* [INSTRUCTIONS TO FOLLOW] The lines to extract run from the first line of the entries through the line that contains "crossing of the"; reproduce exactly those lines and no others.

* [SUPPLIED INFORMATION]
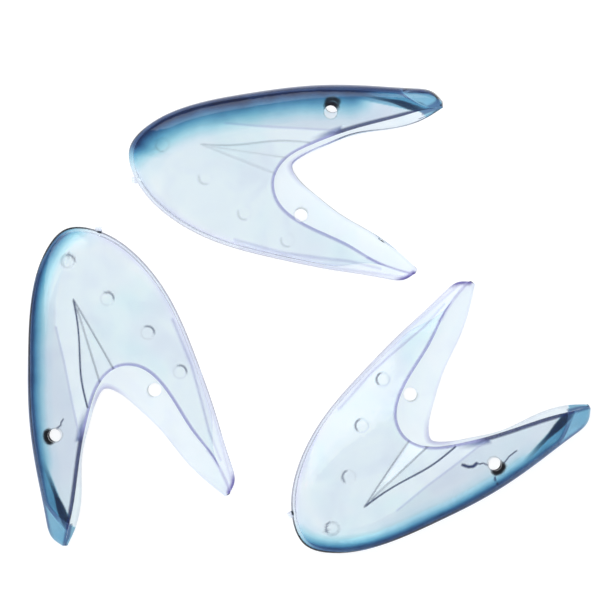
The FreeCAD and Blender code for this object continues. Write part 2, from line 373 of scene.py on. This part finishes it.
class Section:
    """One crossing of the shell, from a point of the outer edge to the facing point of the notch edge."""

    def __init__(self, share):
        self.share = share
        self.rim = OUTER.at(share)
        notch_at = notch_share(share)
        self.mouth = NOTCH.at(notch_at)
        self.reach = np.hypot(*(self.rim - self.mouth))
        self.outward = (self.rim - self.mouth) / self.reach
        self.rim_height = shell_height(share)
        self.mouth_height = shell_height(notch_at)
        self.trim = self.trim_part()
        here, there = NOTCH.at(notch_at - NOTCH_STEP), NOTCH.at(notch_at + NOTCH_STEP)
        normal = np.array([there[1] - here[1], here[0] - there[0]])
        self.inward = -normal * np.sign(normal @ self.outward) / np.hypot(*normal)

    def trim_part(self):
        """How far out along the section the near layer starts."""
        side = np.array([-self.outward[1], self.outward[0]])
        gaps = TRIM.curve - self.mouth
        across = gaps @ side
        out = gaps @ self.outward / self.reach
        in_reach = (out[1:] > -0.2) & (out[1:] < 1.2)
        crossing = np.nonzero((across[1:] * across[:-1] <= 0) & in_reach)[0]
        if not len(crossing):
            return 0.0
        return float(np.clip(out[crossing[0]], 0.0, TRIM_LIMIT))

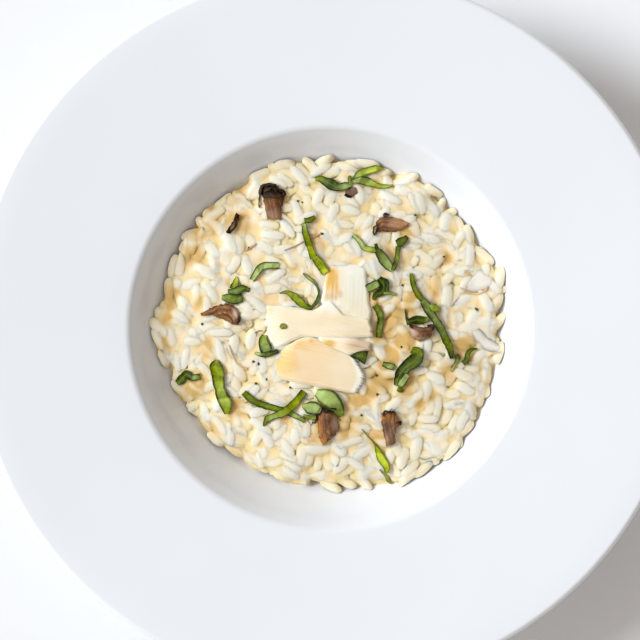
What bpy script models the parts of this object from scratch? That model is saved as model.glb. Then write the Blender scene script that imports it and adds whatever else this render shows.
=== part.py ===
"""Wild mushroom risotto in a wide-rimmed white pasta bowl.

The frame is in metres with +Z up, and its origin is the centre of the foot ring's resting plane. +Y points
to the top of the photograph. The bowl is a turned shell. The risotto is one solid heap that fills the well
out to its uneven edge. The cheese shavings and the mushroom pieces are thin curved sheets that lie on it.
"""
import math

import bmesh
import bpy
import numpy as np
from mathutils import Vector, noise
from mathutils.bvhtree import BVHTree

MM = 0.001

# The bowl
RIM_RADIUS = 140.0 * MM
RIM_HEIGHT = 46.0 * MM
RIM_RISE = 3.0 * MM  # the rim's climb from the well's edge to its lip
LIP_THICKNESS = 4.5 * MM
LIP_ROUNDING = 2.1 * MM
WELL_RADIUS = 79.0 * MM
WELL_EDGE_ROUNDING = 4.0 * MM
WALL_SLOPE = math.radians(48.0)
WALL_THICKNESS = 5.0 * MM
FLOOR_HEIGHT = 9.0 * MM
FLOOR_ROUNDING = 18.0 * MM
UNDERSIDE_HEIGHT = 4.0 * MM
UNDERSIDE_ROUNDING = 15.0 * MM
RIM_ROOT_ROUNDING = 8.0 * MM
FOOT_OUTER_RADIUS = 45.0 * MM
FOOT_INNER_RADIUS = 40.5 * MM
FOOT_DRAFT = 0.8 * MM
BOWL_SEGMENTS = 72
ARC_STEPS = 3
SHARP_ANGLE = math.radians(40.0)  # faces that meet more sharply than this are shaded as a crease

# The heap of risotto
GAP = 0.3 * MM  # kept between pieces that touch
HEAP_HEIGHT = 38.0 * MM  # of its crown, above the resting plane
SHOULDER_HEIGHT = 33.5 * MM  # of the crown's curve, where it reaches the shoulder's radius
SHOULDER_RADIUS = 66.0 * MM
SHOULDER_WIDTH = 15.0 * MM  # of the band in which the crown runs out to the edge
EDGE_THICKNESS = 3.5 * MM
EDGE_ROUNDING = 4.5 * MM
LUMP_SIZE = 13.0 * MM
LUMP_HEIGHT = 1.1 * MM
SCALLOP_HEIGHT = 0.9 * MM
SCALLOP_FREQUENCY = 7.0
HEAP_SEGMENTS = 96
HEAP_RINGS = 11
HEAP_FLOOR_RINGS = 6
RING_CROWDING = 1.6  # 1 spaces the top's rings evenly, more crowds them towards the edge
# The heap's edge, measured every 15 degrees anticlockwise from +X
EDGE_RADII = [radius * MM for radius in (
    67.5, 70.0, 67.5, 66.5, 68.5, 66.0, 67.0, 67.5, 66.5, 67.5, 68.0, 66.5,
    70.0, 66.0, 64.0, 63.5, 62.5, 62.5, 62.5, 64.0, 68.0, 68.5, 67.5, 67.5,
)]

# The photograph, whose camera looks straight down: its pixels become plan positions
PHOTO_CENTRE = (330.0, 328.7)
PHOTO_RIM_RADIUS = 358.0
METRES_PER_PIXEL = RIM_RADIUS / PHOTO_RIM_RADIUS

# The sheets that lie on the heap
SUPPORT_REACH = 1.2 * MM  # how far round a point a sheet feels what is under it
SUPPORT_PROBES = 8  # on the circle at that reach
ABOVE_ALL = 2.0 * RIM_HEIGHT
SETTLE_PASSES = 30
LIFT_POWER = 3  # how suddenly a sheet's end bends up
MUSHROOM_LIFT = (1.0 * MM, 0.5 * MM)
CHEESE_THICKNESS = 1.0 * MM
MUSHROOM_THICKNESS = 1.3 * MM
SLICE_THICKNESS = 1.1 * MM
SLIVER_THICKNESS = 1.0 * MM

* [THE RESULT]
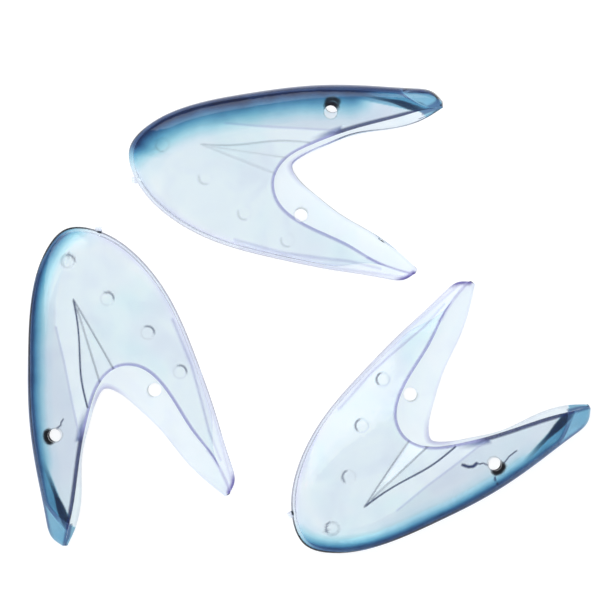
The FreeCAD and Blender code for this object continues. Write part 2, from line 373 of scene.py on. This part finishes it.
class Section:
    """One crossing of the shell, from a point of the outer edge to the facing point of the notch edge."""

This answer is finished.